Deutsche zu konservativ bei der Fahrzeugwahl
Ohnehin seien die Deutschen bei der Fahrzeugwahl etwas konservativ. Das ist durchaus verständlich: Wer sich einmal an ein vollwertiges Auto gewöhnt hat, das sowohl im Familienalltag als auch bei der Urlaubsreise zuverlässig und sparsam seine Dienste tut, springt nicht sofort auf jeden – teuren – Trend auf.
Dabei haben die Hersteller auch für diejenigen, denen die Reichweite wichtig ist, bereits Konzepte entwickelt: Hybridautos, die über einen Elektro- und einen Benzinmotor verfügen, oder Elektroautos mit Reichweitenverlängerer. Bei Letzteren springt ein kleiner Benzinmotor an, der den Elektromotor mit Strom versorgt, wenn die Batterie leer ist. Allerdings sind auch diese Fahrzeuge teurer als herkömmliche.

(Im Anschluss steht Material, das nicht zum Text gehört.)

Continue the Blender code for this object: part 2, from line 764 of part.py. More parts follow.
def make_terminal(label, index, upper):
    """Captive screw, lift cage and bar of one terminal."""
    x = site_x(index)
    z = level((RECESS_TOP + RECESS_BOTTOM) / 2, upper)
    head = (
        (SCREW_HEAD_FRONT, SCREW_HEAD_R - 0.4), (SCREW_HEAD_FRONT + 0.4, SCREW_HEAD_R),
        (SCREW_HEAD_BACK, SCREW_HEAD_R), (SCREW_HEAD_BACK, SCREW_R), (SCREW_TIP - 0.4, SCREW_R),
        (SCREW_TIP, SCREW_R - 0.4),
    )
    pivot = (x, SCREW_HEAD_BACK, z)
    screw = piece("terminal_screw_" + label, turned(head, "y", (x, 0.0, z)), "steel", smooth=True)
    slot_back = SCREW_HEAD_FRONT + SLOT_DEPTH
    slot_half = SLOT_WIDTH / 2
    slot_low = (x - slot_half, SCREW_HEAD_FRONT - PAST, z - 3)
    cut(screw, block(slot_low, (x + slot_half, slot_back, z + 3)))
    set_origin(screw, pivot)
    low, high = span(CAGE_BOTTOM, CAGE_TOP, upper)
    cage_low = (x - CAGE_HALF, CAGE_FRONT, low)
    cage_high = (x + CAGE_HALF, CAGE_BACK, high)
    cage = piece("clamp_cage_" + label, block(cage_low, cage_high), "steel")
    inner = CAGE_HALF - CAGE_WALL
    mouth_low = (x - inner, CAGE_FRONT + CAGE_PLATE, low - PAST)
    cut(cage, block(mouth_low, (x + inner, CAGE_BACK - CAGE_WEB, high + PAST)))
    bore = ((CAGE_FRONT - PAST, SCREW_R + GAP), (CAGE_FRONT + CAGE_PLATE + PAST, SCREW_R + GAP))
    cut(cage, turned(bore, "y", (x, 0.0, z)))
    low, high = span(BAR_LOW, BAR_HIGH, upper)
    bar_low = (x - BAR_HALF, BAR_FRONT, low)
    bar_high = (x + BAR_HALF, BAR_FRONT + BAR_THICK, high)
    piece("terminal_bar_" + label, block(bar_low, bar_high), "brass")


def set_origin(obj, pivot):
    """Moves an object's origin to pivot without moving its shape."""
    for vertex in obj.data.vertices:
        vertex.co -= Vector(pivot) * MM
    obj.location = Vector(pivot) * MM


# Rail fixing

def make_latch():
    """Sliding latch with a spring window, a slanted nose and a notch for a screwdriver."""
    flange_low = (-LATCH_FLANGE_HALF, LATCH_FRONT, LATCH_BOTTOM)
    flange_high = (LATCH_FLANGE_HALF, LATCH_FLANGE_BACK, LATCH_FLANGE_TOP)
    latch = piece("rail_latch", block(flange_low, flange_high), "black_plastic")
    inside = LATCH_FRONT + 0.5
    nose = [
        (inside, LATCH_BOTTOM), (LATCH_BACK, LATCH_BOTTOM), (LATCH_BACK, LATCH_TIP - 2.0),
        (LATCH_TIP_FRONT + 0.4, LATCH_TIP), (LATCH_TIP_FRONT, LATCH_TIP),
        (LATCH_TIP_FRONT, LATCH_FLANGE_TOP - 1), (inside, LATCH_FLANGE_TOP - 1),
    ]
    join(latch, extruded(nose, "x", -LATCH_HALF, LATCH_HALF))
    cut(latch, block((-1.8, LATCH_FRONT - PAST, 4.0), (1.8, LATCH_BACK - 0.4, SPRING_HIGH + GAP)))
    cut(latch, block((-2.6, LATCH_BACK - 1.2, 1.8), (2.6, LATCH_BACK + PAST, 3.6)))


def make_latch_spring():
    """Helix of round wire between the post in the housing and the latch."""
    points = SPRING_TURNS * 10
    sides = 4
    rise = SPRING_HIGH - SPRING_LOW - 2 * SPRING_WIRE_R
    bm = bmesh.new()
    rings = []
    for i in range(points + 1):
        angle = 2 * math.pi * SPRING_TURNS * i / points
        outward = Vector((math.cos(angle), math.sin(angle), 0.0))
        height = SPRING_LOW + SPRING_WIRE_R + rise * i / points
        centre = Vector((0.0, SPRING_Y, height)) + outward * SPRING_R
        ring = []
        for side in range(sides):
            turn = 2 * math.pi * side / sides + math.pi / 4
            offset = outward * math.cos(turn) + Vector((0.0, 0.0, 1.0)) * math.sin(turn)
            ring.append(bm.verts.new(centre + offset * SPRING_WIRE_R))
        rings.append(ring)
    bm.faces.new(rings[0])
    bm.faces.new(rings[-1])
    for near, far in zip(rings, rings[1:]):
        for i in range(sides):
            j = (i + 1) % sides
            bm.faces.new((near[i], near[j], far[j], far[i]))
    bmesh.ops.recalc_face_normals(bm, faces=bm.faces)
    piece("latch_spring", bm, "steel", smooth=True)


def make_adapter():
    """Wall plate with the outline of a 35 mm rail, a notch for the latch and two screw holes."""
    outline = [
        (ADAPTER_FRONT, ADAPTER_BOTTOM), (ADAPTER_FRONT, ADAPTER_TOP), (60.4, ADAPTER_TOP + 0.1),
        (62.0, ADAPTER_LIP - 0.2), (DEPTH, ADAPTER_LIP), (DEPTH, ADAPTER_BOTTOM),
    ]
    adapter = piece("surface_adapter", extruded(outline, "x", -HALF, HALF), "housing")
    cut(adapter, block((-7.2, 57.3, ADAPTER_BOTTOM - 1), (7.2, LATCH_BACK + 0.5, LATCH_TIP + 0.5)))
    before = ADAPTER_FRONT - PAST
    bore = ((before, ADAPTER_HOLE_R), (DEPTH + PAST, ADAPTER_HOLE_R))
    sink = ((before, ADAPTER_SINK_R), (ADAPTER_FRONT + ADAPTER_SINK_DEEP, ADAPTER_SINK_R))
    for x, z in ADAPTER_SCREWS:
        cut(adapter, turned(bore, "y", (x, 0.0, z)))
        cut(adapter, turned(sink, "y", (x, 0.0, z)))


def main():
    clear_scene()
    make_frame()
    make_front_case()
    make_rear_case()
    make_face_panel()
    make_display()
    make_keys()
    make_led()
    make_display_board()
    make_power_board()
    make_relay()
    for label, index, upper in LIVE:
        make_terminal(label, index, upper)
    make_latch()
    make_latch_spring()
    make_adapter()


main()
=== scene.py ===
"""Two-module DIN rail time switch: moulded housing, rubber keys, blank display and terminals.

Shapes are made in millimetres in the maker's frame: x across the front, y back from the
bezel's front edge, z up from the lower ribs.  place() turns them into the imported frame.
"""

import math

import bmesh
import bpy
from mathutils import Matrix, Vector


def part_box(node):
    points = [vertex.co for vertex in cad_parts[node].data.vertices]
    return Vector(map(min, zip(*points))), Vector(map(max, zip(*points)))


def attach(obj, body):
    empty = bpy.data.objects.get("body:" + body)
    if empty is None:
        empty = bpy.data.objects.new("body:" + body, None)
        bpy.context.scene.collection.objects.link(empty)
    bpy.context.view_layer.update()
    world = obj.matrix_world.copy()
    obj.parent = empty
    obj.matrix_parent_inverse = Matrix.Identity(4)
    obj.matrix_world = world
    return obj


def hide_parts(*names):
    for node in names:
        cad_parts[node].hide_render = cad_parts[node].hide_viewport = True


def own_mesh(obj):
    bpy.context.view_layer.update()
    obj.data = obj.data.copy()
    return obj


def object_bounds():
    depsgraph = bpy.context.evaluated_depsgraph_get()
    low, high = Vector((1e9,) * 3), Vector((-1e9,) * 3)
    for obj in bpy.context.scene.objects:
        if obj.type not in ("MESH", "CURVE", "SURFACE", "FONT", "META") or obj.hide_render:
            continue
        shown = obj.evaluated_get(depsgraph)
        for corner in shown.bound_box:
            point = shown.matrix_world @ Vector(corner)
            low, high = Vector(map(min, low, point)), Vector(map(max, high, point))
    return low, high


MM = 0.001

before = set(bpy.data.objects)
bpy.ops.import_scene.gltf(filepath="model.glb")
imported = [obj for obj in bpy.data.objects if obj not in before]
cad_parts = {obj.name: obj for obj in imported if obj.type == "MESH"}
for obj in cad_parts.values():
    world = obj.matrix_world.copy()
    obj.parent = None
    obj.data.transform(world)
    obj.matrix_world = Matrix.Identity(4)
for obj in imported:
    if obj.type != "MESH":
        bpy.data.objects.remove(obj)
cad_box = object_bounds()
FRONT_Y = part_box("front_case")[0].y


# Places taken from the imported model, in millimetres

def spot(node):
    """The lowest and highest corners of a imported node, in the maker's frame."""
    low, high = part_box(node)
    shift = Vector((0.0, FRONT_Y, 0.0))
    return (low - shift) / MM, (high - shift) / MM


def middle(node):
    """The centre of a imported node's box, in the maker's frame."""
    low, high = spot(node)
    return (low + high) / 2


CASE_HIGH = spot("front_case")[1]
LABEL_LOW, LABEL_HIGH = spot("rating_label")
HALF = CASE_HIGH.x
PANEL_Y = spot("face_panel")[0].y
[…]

Noch nicht billiger, aber sauber
Schnell geleerte Batterien – vor allem bei flotter Fahrt, im Winter oder im Gebirge – scheinen das Hauptproblem der Stromer zu sein. Das wiederum kann durchaus ins Geld gehen, obgleich Elektromotoren viel höhere Wirkungsgrade als Verbrennungsmotoren haben. Im FAZ-Praxistest beispielsweise kam der Fahrer eines Nissan Leaf auf rund 6 Euro Stromkosten für 100 Kilometer – ein modernes 4-Liter-Auto ist da derzeit auch nicht teurer.

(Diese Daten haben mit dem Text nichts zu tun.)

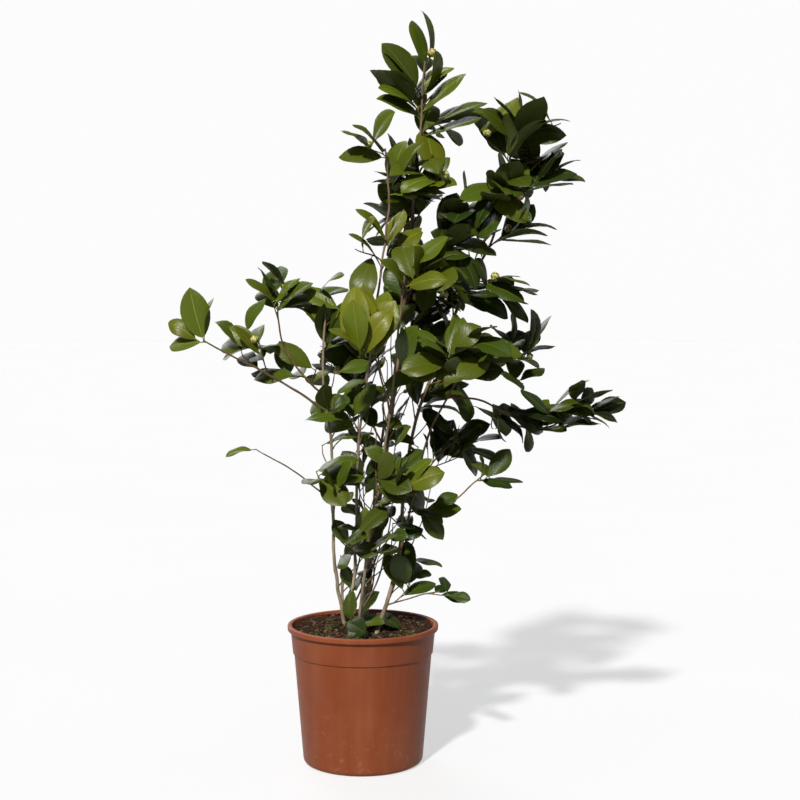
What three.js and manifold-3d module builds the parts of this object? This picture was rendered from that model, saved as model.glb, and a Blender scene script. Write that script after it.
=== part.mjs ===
// Camellia shrub in its terracotta-coloured nursery pot: a multi-stemmed, vase-shaped evergreen in bud.
// Millimetres, +Z up. The origin is the middle of the pot's flat underside, +X runs to the shrub's
// right and -Y is its front. Every stem, bough and leaf mass is one closed solid of its own.
import * as THREE from 'three';
import { mergeVertices } from 'three/addons/utils/BufferGeometryUtils.js';
import Module from 'manifold-3d';

const wasm = await Module();
wasm.setup();

// ---------------------------------------------------------------- driving dimensions

const RIM_RADIUS = 120;
const POT_HEIGHT = 220;
const BASE_RADIUS = 95; // where the straight wall, drawn on down, would meet the ground
const FOOT_ROUNDING = 8;
const WALL = 2;
const LIP_HEIGHT = 8;
const BAND_TOP_RADIUS = 115;
const BAND_BOTTOM_RADIUS = 111.5;
const BAND_DEPTH = 45; // from the rim down to the lower edge of the band
const BAND_STEP = 2;
const POT_SIDES = 36;
const FOOT_ARC_STEPS = 3;
const DRAIN_HOLES = 6;
const DRAIN_RADIUS = 6;
const DRAIN_SIDES = 8;
const DRAIN_RING_RADIUS = 62;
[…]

Für den VCD-Autoexperten Müller-Görnert sind Elektroautos dennoch „Teil der Lösung einer zukunftsfähigen Mobilität“, zu der auch die etablierte Elektromobilität wie das Bahn- oder E-Rad-Fahren gehöre. Schließlich werde der Strom immer ökologischer, während die Ölförderung immer dreckiger werde. „Am meisten würde es den E-Autos helfen, wenn wir den Autoverkehr durch staatliche Regulierung insgesamt entschleunigen würden.“
Tempo 120 auf der Autobahn oder Tempo 30 in den Städten würde die Fortbewegung nicht unbedingt verlangsamen, sondern verstetigen, so Müller-Görnert. Der Nebeneffekt: Sind die Autos für geringere Höchstgeschwindigkeiten ausgelegt, könnten sie viel leichter sein, was weniger starke E-Auto-Batterien bedeuten würde. „Dann könnten Elektroautos auch billiger sein“, sagt Müller-Görnert.